───── Records provided

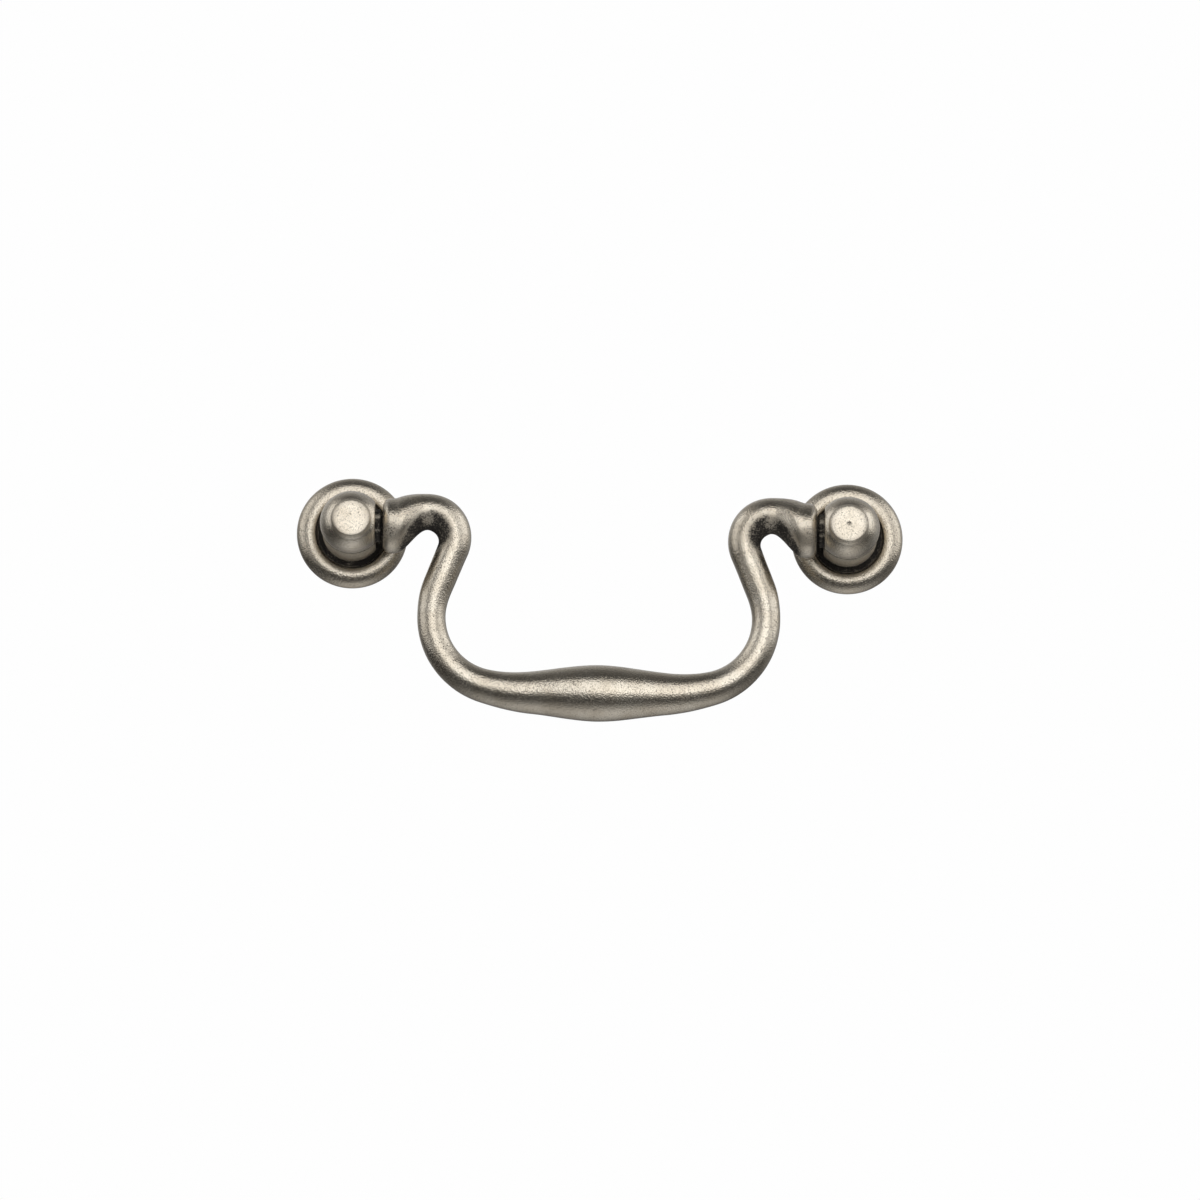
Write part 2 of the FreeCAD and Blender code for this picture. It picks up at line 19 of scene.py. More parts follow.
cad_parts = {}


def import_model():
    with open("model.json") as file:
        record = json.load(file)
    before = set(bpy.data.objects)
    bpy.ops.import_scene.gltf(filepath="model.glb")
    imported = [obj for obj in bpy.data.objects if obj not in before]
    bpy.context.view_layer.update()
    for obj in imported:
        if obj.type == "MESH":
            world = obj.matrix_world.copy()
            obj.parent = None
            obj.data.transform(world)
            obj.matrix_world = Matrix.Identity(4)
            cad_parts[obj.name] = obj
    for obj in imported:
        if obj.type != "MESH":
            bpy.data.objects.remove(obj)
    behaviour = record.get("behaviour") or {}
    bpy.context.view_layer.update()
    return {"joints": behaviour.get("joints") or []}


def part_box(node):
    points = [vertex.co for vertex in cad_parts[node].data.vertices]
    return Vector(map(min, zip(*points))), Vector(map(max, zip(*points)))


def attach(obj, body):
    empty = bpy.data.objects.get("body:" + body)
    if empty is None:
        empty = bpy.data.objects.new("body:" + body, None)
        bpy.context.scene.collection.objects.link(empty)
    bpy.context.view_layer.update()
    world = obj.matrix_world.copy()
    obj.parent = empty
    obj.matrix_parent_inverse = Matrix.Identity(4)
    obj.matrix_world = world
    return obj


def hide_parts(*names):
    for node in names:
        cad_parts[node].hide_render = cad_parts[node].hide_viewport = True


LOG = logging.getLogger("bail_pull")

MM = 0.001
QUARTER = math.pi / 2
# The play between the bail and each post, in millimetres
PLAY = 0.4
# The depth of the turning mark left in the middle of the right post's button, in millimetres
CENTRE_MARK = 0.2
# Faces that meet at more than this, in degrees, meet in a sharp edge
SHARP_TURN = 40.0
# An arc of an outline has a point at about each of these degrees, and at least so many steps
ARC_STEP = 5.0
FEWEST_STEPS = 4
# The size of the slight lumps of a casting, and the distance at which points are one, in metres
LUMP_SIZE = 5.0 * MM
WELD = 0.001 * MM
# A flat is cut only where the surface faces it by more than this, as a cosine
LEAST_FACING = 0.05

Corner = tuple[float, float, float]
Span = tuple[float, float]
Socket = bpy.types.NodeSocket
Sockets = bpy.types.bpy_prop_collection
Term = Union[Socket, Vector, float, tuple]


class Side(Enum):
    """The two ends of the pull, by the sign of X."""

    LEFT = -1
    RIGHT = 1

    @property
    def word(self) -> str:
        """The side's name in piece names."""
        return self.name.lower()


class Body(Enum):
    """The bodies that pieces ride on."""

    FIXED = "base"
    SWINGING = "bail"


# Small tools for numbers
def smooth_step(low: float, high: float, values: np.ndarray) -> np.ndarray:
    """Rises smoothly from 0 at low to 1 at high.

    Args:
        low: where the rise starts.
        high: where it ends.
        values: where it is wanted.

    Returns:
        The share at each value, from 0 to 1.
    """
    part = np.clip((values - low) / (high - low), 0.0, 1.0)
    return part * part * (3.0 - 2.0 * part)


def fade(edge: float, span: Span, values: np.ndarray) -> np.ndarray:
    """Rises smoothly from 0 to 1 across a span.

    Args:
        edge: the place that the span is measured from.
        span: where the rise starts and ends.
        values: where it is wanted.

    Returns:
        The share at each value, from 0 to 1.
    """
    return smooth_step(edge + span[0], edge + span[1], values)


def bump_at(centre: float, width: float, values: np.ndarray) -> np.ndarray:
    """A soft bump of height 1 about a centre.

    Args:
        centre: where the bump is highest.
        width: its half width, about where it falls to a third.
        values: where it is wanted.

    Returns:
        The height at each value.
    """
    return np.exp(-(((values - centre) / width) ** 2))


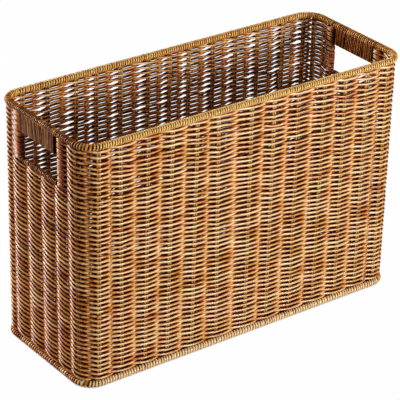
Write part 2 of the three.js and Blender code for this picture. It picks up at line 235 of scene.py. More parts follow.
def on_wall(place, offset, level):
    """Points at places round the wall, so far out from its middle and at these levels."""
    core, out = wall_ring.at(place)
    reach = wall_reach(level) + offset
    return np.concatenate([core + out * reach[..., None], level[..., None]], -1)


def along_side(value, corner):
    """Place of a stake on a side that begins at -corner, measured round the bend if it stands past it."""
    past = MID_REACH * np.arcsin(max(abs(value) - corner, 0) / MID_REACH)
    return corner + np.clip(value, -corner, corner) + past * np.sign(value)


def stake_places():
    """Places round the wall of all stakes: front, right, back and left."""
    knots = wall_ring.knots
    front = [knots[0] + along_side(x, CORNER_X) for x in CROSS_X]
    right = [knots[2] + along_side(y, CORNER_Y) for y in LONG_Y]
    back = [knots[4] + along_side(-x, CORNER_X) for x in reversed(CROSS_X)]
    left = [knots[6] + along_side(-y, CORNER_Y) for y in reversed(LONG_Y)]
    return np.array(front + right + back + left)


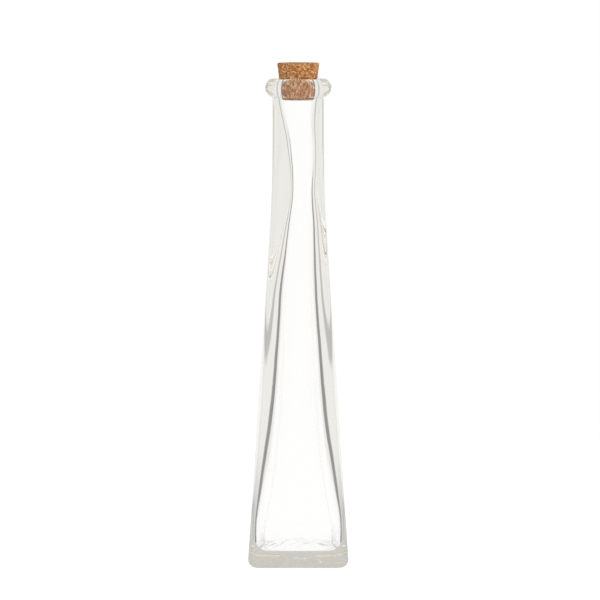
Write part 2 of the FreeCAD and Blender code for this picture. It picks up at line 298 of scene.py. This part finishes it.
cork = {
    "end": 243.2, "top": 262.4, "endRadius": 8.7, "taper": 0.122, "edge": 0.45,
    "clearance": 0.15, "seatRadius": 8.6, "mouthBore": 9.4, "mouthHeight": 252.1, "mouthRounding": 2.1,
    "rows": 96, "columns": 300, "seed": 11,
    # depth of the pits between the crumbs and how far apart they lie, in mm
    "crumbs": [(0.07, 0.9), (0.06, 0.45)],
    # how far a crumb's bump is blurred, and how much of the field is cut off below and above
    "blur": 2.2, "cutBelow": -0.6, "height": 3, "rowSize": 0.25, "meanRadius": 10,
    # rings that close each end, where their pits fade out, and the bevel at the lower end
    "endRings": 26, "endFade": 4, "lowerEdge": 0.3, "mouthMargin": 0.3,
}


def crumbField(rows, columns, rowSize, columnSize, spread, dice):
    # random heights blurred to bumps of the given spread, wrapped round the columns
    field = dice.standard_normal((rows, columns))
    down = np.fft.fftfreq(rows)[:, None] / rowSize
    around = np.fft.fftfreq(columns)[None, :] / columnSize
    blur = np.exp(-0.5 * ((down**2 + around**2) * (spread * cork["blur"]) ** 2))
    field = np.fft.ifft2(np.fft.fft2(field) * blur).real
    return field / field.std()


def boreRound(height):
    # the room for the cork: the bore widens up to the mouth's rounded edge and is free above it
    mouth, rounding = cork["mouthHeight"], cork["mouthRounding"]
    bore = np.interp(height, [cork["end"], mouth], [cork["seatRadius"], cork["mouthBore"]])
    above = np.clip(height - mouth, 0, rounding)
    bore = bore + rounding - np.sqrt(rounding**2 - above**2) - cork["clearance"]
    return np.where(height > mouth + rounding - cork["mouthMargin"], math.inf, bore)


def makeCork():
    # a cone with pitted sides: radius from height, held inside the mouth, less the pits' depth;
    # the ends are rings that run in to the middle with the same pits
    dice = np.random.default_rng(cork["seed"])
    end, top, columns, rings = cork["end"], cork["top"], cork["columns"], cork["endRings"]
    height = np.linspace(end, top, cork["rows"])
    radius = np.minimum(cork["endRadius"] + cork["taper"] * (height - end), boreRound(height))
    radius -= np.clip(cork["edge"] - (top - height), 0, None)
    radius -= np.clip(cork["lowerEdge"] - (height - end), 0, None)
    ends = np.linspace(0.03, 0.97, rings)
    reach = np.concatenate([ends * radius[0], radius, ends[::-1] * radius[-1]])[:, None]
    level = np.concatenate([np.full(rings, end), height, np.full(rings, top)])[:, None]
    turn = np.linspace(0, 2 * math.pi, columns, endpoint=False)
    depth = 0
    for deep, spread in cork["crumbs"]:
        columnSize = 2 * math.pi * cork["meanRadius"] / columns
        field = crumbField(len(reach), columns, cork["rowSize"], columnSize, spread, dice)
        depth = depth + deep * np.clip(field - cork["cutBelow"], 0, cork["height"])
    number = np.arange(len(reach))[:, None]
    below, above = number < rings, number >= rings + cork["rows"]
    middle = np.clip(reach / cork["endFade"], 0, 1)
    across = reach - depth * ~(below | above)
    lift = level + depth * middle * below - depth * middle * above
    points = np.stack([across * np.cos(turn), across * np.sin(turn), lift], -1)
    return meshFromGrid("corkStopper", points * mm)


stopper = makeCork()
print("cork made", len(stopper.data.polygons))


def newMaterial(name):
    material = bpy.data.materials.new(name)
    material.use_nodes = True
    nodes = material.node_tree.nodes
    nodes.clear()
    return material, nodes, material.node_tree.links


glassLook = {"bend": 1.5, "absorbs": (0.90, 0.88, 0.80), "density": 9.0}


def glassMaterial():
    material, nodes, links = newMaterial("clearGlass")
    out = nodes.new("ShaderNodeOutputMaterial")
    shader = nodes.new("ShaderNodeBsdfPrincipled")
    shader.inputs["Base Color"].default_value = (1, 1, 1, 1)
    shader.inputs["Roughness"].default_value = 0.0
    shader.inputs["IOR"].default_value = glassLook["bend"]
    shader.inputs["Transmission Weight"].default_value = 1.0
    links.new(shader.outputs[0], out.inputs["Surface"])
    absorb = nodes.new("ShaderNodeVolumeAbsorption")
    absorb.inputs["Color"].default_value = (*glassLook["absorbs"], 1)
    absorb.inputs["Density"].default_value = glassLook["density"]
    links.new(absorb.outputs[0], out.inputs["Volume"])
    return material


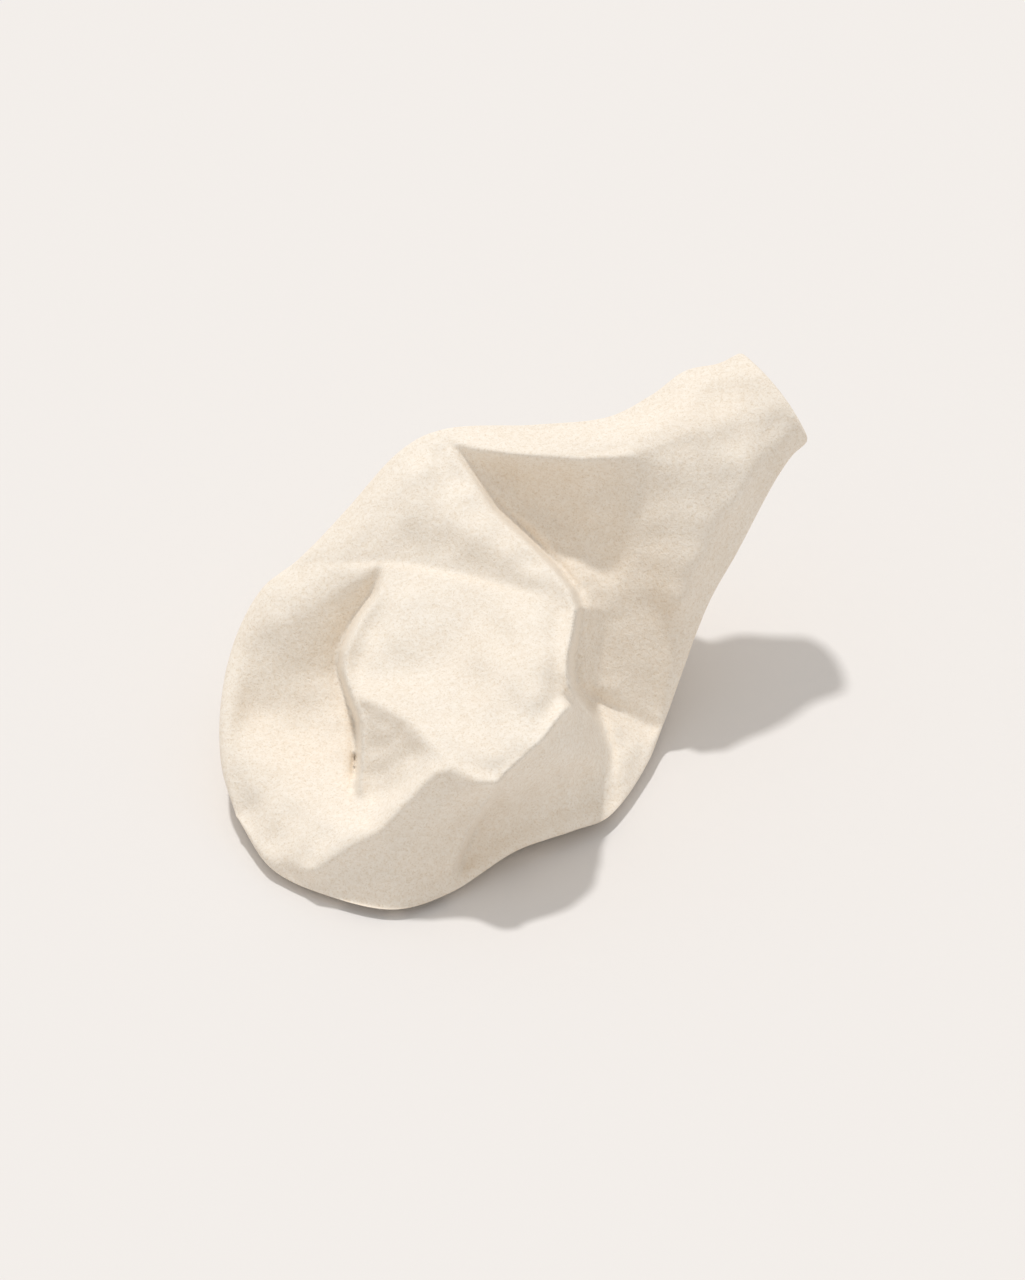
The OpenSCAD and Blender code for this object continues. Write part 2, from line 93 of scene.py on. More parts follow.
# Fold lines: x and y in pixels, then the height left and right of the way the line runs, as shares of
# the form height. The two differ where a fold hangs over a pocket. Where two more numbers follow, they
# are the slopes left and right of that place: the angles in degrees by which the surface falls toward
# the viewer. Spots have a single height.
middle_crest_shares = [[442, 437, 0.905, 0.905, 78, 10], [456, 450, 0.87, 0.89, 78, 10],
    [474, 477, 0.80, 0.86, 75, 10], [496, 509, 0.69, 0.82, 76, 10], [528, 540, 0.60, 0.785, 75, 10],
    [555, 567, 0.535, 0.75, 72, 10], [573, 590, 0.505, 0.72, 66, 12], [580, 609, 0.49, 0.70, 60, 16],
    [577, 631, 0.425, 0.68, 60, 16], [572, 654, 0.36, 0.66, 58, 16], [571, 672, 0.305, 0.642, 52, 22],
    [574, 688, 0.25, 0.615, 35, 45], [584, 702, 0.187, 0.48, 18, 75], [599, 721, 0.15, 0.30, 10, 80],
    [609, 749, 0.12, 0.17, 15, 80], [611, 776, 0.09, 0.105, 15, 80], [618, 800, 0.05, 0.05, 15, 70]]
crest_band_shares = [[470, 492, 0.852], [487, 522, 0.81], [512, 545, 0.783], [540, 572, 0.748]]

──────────

Starting with the line that contains "The OpenSCAD and", repeat each line through the last one exactly as it appears. Include both ends and nothing more.

▶ Problem solution:
The OpenSCAD and Blender code for this object continues. Write part 2, from line 93 of scene.py on. More parts follow.
# Fold lines: x and y in pixels, then the height left and right of the way the line runs, as shares of
# the form height. The two differ where a fold hangs over a pocket. Where two more numbers follow, they
# are the slopes left and right of that place: the angles in degrees by which the surface falls toward
# the viewer. Spots have a single height.
middle_crest_shares = [[442, 437, 0.905, 0.905, 78, 10], [456, 450, 0.87, 0.89, 78, 10],
    [474, 477, 0.80, 0.86, 75, 10], [496, 509, 0.69, 0.82, 76, 10], [528, 540, 0.60, 0.785, 75, 10],
    [555, 567, 0.535, 0.75, 72, 10], [573, 590, 0.505, 0.72, 66, 12], [580, 609, 0.49, 0.70, 60, 16],
    [577, 631, 0.425, 0.68, 60, 16], [572, 654, 0.36, 0.66, 58, 16], [571, 672, 0.305, 0.642, 52, 22],
    [574, 688, 0.25, 0.615, 35, 45], [584, 702, 0.187, 0.48, 18, 75], [599, 721, 0.15, 0.30, 10, 80],
    [609, 749, 0.12, 0.17, 15, 80], [611, 776, 0.09, 0.105, 15, 80], [618, 800, 0.05, 0.05, 15, 70]]
crest_band_shares = [[470, 492, 0.852], [487, 522, 0.81], [512, 545, 0.783], [540, 572, 0.748]]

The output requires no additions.